Here's some pictures from our adventures thus far.

You can see fellow passengers cringe when our little family lumbers onto a plane.  Unfortunately for them it's too late to upgrade from coach but the good news is our kids are rock-stars when it comes to flying.  I almost always receive compliments on my kids when exiting the plane as people say they barely noticed their presence.  I like to think it's the excellent parenting but we may have just hit the lottery. 

The perks of seeing Fart-fart (aka Grandfather).  The sugar intake is definitely up.

And Farmor (Grandmother) with the obligatory pie in Pie Town.

My little family with Farmor in Pie Town

Björke gets used to an American breakfast.

Breakfast burrito.  Oh how I missed you.

The new whip.  We are borrowing this 21 foot Toyota Dolphin from Fart-fart.  Traveling in comfort and style.  Here we are in perhaps the lamest monument in the world, 4-corners.  We were unwilling to pay $5 each to see a spot where arbitrary lines meet.

The crew in Moab, UT

The Aunties meet their nephew for the first time 

Moab is beautiful.  We'll be hanging around for a bit.  

Climbing posts up next......

Thursday, November 13, 2014

Local bouldering and and a few new problems in Sweden

Here is my last post on Sweden (unless I actually edit some videos) for awhile....

Gothenburg is littered with urban bouldering as pockets of rock are scattered around town and some real gems can be found.  I never really considered that I'd find much more climbing in the middle of town so when Henrik told me about a good looking wall 300 meters from my apartment I was surprised.  This wall is a little hidden but I'm still not quite sure how I missed it.  

Kim on The Notorious Pocket at the local wall.  I seems that this wall was once used as a shelter of sorts as a couple holes are left from where something was fastened to the wall.  One of those holes make the starting hold of this problem.  

 Here is Henrik on one of the warm ups we established.

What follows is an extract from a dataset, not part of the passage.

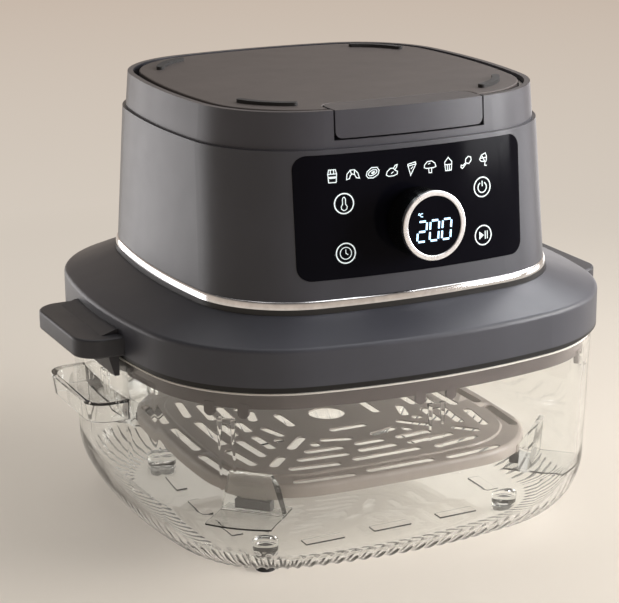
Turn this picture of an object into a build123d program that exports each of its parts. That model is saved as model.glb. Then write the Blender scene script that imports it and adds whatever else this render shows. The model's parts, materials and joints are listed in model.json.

The hardest problem the local wall yielded was a cool compression problem that required a little trickery at the top.  I called it Home Court Advantage due to it's location.

And despite my limited climbing days and propensity to punt, I did manage to climb some other new problems in Sweden this year.  Here are a couple new problems we established in Bohuslan before the weather gods killed climbing....

My buddy Kalle told me about an arete a year ago and for some reason it took me a spell before I checked it out.  I'm not sure what took me so long as I knew this problem was a classic the second I saw it.  Pyssel made short work of it and I struggled my way to the top.  Anyone looking for a great problem up in Bohuslan should check out Reichenberg.  And the sit is possible for those looking for a real challenge.  

To the right of Reichenberg is another great problem that deserves some traffic as well.  Estelle briefly uses the arete of Reichenberg but is an independent line and great climbing, complete with a committing crux move at the top.  It's worth mentioning that the boulder yielded two other problems as well. 

Mud-cake is a roof that took quite a bit of cleaning and work to do.  The key beta is a kung-fu heel and the red-point crux is a desperate slap to a jug after the lip encounter.  Fun climbing and considerably harder that I thought it would be.

Next time an update from 'merica!

Tuesday, November 11, 2014

A Few that Got Away

Once again I've left behind the dark confines of Sweden for greener pastures in the "Land of the Free".  We are a week into our 4 month trip but before I start spraying about life in 'Merica I've got one (or two) post about Sweden.......

It's standard to leave behind a few projects in Sweden when I make the winter journey to the States but this year it seems I'm leaving behind more than usual.  The combo of a new baby and bad weather made the usually productive fall nothing more that a string of rainy days and dirty diapers.  So it goes.  My angst at leaving behind projects this year comes from the fact that I will not be returning to Sweden in the spring to slay said projects but instead moving briefly to England (I keep telling myself it's only a year, it's only a year, it's only a year). Fortunately these projects won't be going anywhere even if it takes awhile to get back to them.

Here are just a few of the many projects I left behind in Sweden.

Stefan on one of the west coasts best squeeze problems, Hippopotamus.  The crux is simply having juice left at the end and I thought I'd get a chance to finish off this project after punting in April but life happens. 

I showed Pyssel this problem over the summer and he styled the fa and I couldn't put it together.  Needed anther day but never got it.  

I found this gem some years ago and brushed it up just before injuring my hamstring and leaving me unable to do a requisite heel-hook.  I took Pyssel here and he fired it after some work.  Was hopping to get back to it but.... 

I stumbled upon a small area while exploring one rainy day and would later get a couple "dryish" hours to try the two best lines.  One is this off the deck mantle that took roughly and hour on rope before cracking a very tenuous sequence.  It started raining before I got to attempt it from the ground and it will be scary.

The other problem in the small area is a difficult squeeze problem.  We managed to do all the moves despite the conditions but it will be a challenge to put this guy together.  Maybe I'll have the requisite fitness when I get back to this a year and a half from now.

With the help of an orienteering map I found a solitary in the middle of nowhere.  This striking arete brought me back there one day over the summer and while we managed the stand and a couple other problems the sit-start awaits a return.